Are they Cheating or Just “Helping A Friend?”
A small digression to the topic of cheating. I’ve never personally worked at a school where cheating was officially allowed. But I’ve worked at lots of schools that didn’t do much to stop it. There are important cultural differences here. The line between just plain flagrant cheating and ‘helping out a pal’ is not clearly defined. In fact, if you catch too many cheaters and bring them to discipline, your school may turn on you and ask, “Why are so many students cheating in your class?” “Why are YOU having so many problems?” So, my advice is, don’t focus on catching cheaters, focus on preventing cheating.

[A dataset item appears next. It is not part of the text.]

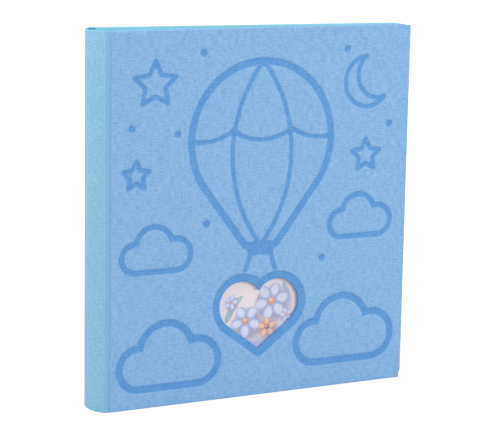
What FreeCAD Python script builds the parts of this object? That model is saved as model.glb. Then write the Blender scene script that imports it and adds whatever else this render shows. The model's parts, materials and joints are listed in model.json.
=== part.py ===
import FreeCAD, Part
import math
import os

import Sketcher
from FreeCAD import Placement, Rotation, Vector

# A book-bound photo and scrapbook album with a round hollow spine and a heart-shaped window
# in its front cover.  It stands closed on its tail edges, with +Z up.  The front cover faces
# -Y, the spine is at -X and the fore-edge at +X.  The origin is the middle of the footprint.
# All lengths are millimetres and all angles are degrees.

DRIVING_SIZES = [
    # Covers.  Widths are measured from the hinge line, which runs along the joint.
    ("cover_height", 305.0),
    ("cover_width", 277.0),
    ("board_thickness", 2.2),
    ("cloth_thickness", 0.4),
    ("pastedown_thickness", 0.2),
    ("turn_in_width", 15.0),
    ("pastedown_margin", 5.0),
    ("groove_width", 4.5),
    ("groove_depth", 0.8),
    ("hinge_lining_width", 25.0),
    # Round spine.
    ("spine_bulge", 8.5),
    ("spine_card_thickness", 1.0),
    ("spine_card_setback", 1.0),
    ("glue_line", 0.05),
    ("joint_clearance", 0.3),
    # Book block: leaves with a card guard between each two, so the spine swells.
    ("leaf_count", 30),
    ("leaf_thickness", 0.18),
    ("leaf_gap", 0.02),
    ("leaf_play", 0.2),
    ("flyleaf_thickness", 0.2),
    ("guard_thickness", 0.83),
    ("guard_width", 12.0),
    ("guard_start", 2.0),
    ("cover_square", 3.5),
    ("block_clearance", 0.3),
    ("lining_thickness", 0.4),
    # Headbands: a cloth tape with a rolled bead on the end of the block.
    ("headband_bead_radius", 1.0),
    ("headband_tape_height", 9.0),
    ("headband_tape_thickness", 0.4),
    # Heart-shaped window: two lobes and two straight sides that meet at the tip.
    ("heart_x", 138.0),
    ("heart_lobe_z", 77.2),
    ("heart_lobe_radius", 20.2),
    ("heart_lobe_offset", 16.5),
    ("heart_side_angle", 53.2),
    ("window_turn_in", 8.0),
    ("window_paper_margin", 1.0),
    # Photo print and its pocket on the inside of the front cover.
    ("photo_width", 127.0),
    ("photo_height", 89.0),
    ("photo_thickness", 0.25),
    ("photo_bottom", 24.0),
    ("photo_play", 0.05),
    ("photo_side_play", 0.5),
    ("photo_grip", 6.0),
    ("pocket_margin", 6.0),
    ("pocket_sheet", 0.25),
]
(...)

Making a difficult environment to cheat includes really preparing the students for what they need to know for the exam. If they know the material, they won’t feel the need to peek at a neighbor’s paper. Spread out the chairs during test time. Put seats back-to-back. Or, test the students over two days, half at a time with different questions. During the exam period, walk around the class quietly and look for cheat sheets. If you catch a student using one, don’t make a big deal right there, but confiscate the answer sheet so they have to do the rest of the test on their own.
TED’s Tips #1: Your responsibility, for cheating and really all other discipline-related issues, is prevention.